Set task |
Your task is to copy the stretch of lines in the records below that begins with the line containing "What build123d script" and ends with the line containing "# on the floor", exactly as written, with nothing added.

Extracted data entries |
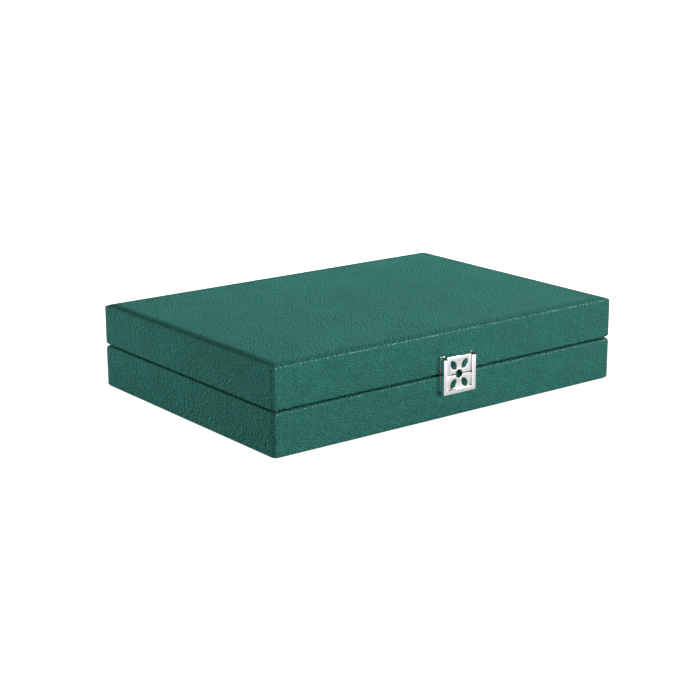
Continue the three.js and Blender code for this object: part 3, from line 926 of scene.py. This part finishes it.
masterScrew = addScrewShape("hinge_left_base_screw_1")
screwTurns = iter((12, 57, -31, 74, 22, -8, 41, 66))  # degrees, so that no two slots line up
for side in ("left", "right"):
    for body in ("base", "lid"):
        leaf = copyOf(f"hinge_{side}_{body}_leaf", f"{side}{body.title()}HingeLeaf")
        roundEdges(leaf, hingeShape["edge"], hingeShape["segments"])
        dress(leaf, body, "steel", steel, f"hinge_{side}_{body}_leaf")
        for number in (1, 2):
            placeScrew(masterScrew, f"hinge_{side}_{body}_screw_{number}", body, next(screwTurns))
    addPin(f"hinge_{side}_pin", f"{side}HingePin", "base", "steel", steel)
bpy.data.objects.remove(masterScrew)
print("stage: the hinges are on")

for node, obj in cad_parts.items():  # the boards and the clasp's screws show the frame's shapes
    kept = board if node.endswith("_board") else steel
    for i in range(len(obj.data.materials)):
        obj.data.materials[i] = kept

studio = {
    "floorSize": 40.0,
    "floorShade": (0.1, 0.55),  # painted shade: the floor is duller close to the case, which keeps the foot of its walls deep in tone
    "shadeReach": (0.14, 0.42),
    "floorGlow": 0.08,
    "mirrorGlow": 0.5,  # painted reflection: glow that only glossy reflections see, in the polished metal most of all
    "cameraGlow": 1.0,  # added where the floor is seen straight, so that it stays near white
    "lowSky": 0.34,
    "highSky": 0.06,
    "skyFade": (0.30, 0.55),  # sine of the elevation
    "seenSky": 1.2,
    "panels": {
        "frontPanel": {"place": (0.40, -1.92, 0.42), "size": (2.0, 1.1), "power": 49.0, "shine": True},
        "sidePanel": {"place": (1.60, 0.60, 0.85), "size": (1.1, 0.9), "power": 74.0, "shine": False},
        "backPanel": {"place": (-0.70, 1.50, 0.22), "size": (0.8, 0.4), "power": 37.0, "shine": False},
    },
}
cameraView = {
    "azimuth": -37.61,
    "elevation": 15.25,
    "distance": 1.194,
    "aim": (-1.25 * mm, 9.3 * mm, 22.5 * mm),
    "lens": 84.0,
    "roll": -0.17,
    "clip": (0.01, 100),
}


def makeFloor():
    deselectAll()
    bpy.ops.mesh.primitive_plane_add(size=studio["floorSize"], location=(0, 0, feltLow.z))
    floor = settleInMesh(bpy.context.object, "paleFloor")
    material, tree, shader = newMaterial(
        "palePaper", Roughness=0.9, Specular_IOR_Level=0.1, Emission_Strength=1.0)
    place = addNode(tree, "ShaderNodeTexCoord")
    away = addNode(tree, "ShaderNodeVectorMath", operation="LENGTH")
    tree.links.new(place.outputs["Object"], away.inputs[0])
    # painted shade: the floor's colour is darker close to the case
    shade = mapped(tree, away.outputs["Value"], *studio["floorShade"], *studio["shadeReach"])
    tree.links.new(shade, shader.inputs["Base Color"])
    rays = addNode(tree, "ShaderNodeLightPath")
    seen = combined(tree, "MULTIPLY", rays.outputs["Is Camera Ray"], studio["cameraGlow"])
    # painted reflection: extra glow that only reflections see
    mirrored = combined(tree, "MULTIPLY", rays.outputs["Is Glossy Ray"], studio["mirrorGlow"])
    glow = combined(tree, "ADD", combined(tree, "ADD", seen, mirrored), studio["floorGlow"])
    tree.links.new(glow, shader.inputs["Emission Color"])
    floor.data.materials.append(material)


def makeSky():
    world = bpy.data.worlds.new("studioSky")
    world.use_nodes = True
    bpy.context.scene.world = world
    tree = world.node_tree
    background = tree.nodes["Background"]
    background.inputs["Color"].default_value = (1, 1, 1, 1)
    place = addNode(tree, "ShaderNodeTexCoord")
    split = addNode(tree, "ShaderNodeSeparateXYZ")
    tree.links.new(place.outputs["Generated"], split.inputs[0])
    sky = mapped(tree, split.outputs["Z"], studio["lowSky"], studio["highSky"], *studio["skyFade"])
    rays = addNode(tree, "ShaderNodeLightPath")
    seen = combined(tree, "MULTIPLY", rays.outputs["Is Camera Ray"], studio["seenSky"])
    tree.links.new(combined(tree, "MAXIMUM", sky, seen), background.inputs["Strength"])


def addSoftLight(name, values):
    deselectAll()
    bpy.ops.object.light_add(type="AREA", location=values["place"])
    lamp = bpy.context.object
    lamp.name = name
    lamp.data.shape = "RECTANGLE"
    lamp.data.size, lamp.data.size_y = values["size"]
    lamp.data.energy = values["power"]
    lamp.rotation_euler = (-Vector(values["place"])).to_track_quat("-Z", "Y").to_euler()
    lamp.visible_camera = False
    lamp.visible_glossy = values["shine"]


def addCamera(view):
    turn, rise = math.radians(view["azimuth"]), math.radians(view["elevation"])
    back = Vector((math.sin(turn) * math.cos(rise), -math.cos(turn) * math.cos(rise), math.sin(rise)))
    deselectAll()
    bpy.ops.object.camera_add(location=Vector(view["aim"]) + back * view["distance"])
    camera = bpy.context.object
    camera.name = "viewCamera"
    camera.data.lens = view["lens"]
    facing = (-back).to_track_quat("-Z", "Y") @ Quaternion((0, 0, 1), math.radians(view["roll"]))
    camera.rotation_euler = facing.to_euler()
    camera.data.clip_start, camera.data.clip_end = view["clip"]
    bpy.context.scene.camera = camera


makeFloor()
makeSky()
for panelName, panelValues in studio["panels"].items():
    addSoftLight(panelName, panelValues)
addCamera(cameraView)
bpy.context.scene.view_settings.view_transform = "Standard"
print("stage: the set is ready")
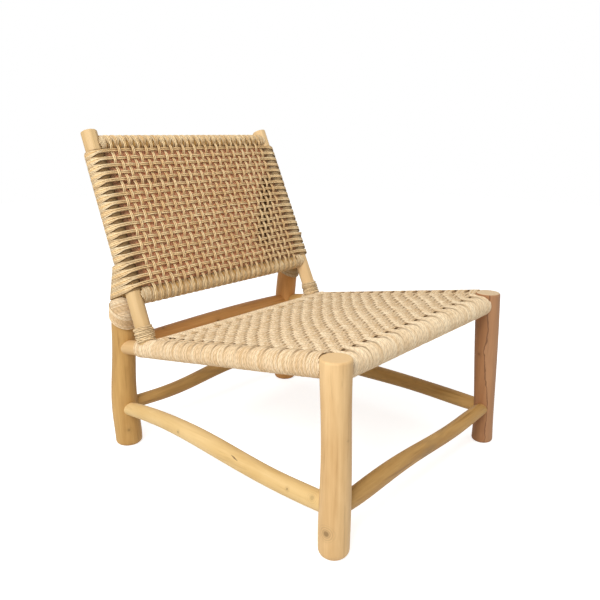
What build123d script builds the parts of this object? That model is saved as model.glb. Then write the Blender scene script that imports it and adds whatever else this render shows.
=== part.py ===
from build123d import *
import os
from math import atan2, cos, pi, sin

# A low lounge chair of peeled logs with a woven seat and a woven back panel. All sizes are
# millimetres. The chair faces -Y, +X is the sitter's left and the floor is Z = 0. The pieces are
# made with Y = 0 midway between the leg axes, and are moved at the end, so that the origin lies
# on the floor under the middle of the whole chair's box.

# Legs: where their axes meet the floor, and their sizes
front_leg_spacing = 592
rear_leg_spacing = 576
leg_depth_spacing = 654
front_leg_height = 380
rear_leg_height = 452
front_leg_radius = 28
rear_leg_radius = 30
front_foot_roundings = {"right": 15, "left": 7}
rear_foot_rounding = 10
leg_top_rounding = 4

# Seat frame
seat_rail_radius = 19.5
side_rail_rear_radius = 17
side_rail_drop = 16  # from a front leg's top down to the side rail's axis
front_rail_drop = 27.5  # from a front leg's top down to the front rail's axis
side_rail_rear_height = 251
front_rail_inset = 8  # from the front legs' axes back to the front rail's axis
side_rail_overhang = 3  # how far a side rail's rear end lies outside its leg's axis
rear_rail_setback = 149  # from the rear legs' axes to the rear seat rail's axis
rear_rail_radius = 20
cross_rail_rise = -1  # above the side rails' axes at the rear legs
cross_rail_radius = 21

# Lower stretchers
stretcher_radius = 19
front_stretcher_radius = 16.5
rear_stretcher_radius = 19
side_stretcher_front_heights = {"right": 99, "left": 86}
side_stretcher_rear_height = 93
front_stretcher_height = 95
rear_stretcher_height = 98
side_stretcher_overhang = 5  # how far a side stretcher lies outside its legs' axes
front_stretcher_overhang = 3

# Back posts and panel
post_radius = 18.5
post_top_spacing = 554
post_foot_setback = 114  # from the rear legs' axes forward to where the post meets the side rail
post_length = 518  # from the side rail's axis to the post's top
post_lean = 23  # degrees back from upright
post_top_rounding = 3
post_sides = 9
post_flat = 0.965  # a whittled flat lies at this share of the post's radius
panel_rail_radius = 17
top_rail_drop = 32  # from the post's top, down the slope, to the top rail's axis
panel_rail_spacing = 363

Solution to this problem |
What build123d script builds the parts of this object? That model is saved as model.glb. Then write the Blender scene script that imports it and adds whatever else this render shows.
=== part.py ===
from build123d import *
import os
from math import atan2, cos, pi, sin

# A low lounge chair of peeled logs with a woven seat and a woven back panel. All sizes are
# millimetres. The chair faces -Y, +X is the sitter's left and the floor is Z = 0. The pieces are
# made with Y = 0 midway between the leg axes, and are moved at the end, so that the origin lies
# on the floor under the middle of the whole chair's box.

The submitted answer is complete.